The boats were armed with six internal 53.3 cm torpedo tubes, four in the bow and two in the stern. One reload torpedo was carried for each tube, for a total of twelve. They were also armed with one 100 mm deck gun for combat on the surface. The light anti-aircraft armament consisted of one or two pairs of 13.2 mm machine guns.

==Ships==

List of Adua-class submarines
| Ship | Builder | Launched | Fate |
|---|---|---|---|
| Adua | CRDA | 13 March 1936 | sunk on 30 September 1941, by destroyers HMS Gurkha and HMS Legion, Western Mediterranean sea |
| Alagi | CRDA | 15 November 1936 | sold for scrap on 1 February 1948 |
| Aradam | CRDA | 18 October 1936 | sunk on 4 September 1944 in Genoa by Allied bombers |
| Ascianghi | OTO | 5 December 1937 | scuttled near Augusta, Sicily, on 23 July 1943, after attack by destroyers HMS Laforey and HMS Eclipse |
| Axum | CRDA | 27 September 1936 | scuttled near Morea on 28 December 1943, during a mission for the Allies |
| Beilul | OTO | 22 May 1938 | sunk by Allied air attack, May 1944 |
| Dagabur | Tosi | 22 November 1936 | sunk during Operation Pedestal by the British destroyer HMS Wolverine |
| Dessiè | Tosi | 22 November 1936 | sunk on 28 November 1942 by destroyers HMS Quiberon and HMS Quentin, near Bona, Algeria. |
| Durbo | OTO | 6 March 1938 | scuttled on 18 October 1940 east of Gibraltar after attack by destroyers HMS Firedrake and HMS Wrestler |
| Gondar | OTO | 3 October 1937 | scuttled on 30 September 1940, near Alexandria, after a 14-hour-long attack by destroyers HMAS Stuart, HMS Diamond and Sunderland flying boats |
| Lafolè | OTO | 10 April 1938 | sunk on 20 October 1940, north of Melilla by destroyers HMS Gallant, HMS Hotspur and HMS Griffin |
| Macallé | OTO | 29 October 1936 | assigned to the Red Sea Flotilla and ran aground on 15 June 1940 when the crew was disabled by central nervous system poisoning from a chloromethane leak in the ship's air conditioning system. |
| Neghelli | OTO | 7 November 1937 | sunk on 19 January 1941 by destroyer HMS Greyhound |
| Scirè | OTO | 6 January 1938 | sunk on 10 August 1942 off Haifa by HMT Islay |
| Tembien | OTO | 6 February 1938 | sunk on 2 August 1941, west of Malta, by HMS Hermione |
| Uarsciek | Tosi | 19 September 1937 | sunk on 15 December 1942, south of Malta, by HMS Petard and the Greek destroyer Vasilissa Olga |
| Uebi Scebeli | Tosi | 3 October 1937 | sunk on 29 June 1940 by HMS Dainty and HMS Ilex |

==Service==

The boats, once commissioned, were assigned to complete the squadrons of "600" submarines strengthening the 11th and 14th Squadrons at La Spezia and 43rd at Taranto. After initial training, many of these boats carried out training cruises in the Dodecanese and along the coast of North Africa.

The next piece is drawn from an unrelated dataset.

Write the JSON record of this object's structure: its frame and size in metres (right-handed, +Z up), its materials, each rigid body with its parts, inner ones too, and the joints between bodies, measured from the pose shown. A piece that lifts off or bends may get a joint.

During the Spanish Civil War (1937–1938) five of the submarines already in service made seven special missions on behalf the Franco's regime without much success.

During 1938–39 the boats largely changed their assignment locations: there was at first a single squadron on four submarines at La Spezia four other submarines formed the 23rd Squadron at Naples, and five more were assigned to Leros. In 1939 there was not a single boat of the series at La Spezia, while the squadron at Leros was strengthened. In 1939 four boats from Naples and Taranto bases were sent to Tobruk.

At the outbreak of the World War II, there were four submarines assigned to each of the bases of La Spezia, Cagliari, Messina and Taranto, and one submarine, was located at the Red Sea base of Massawa.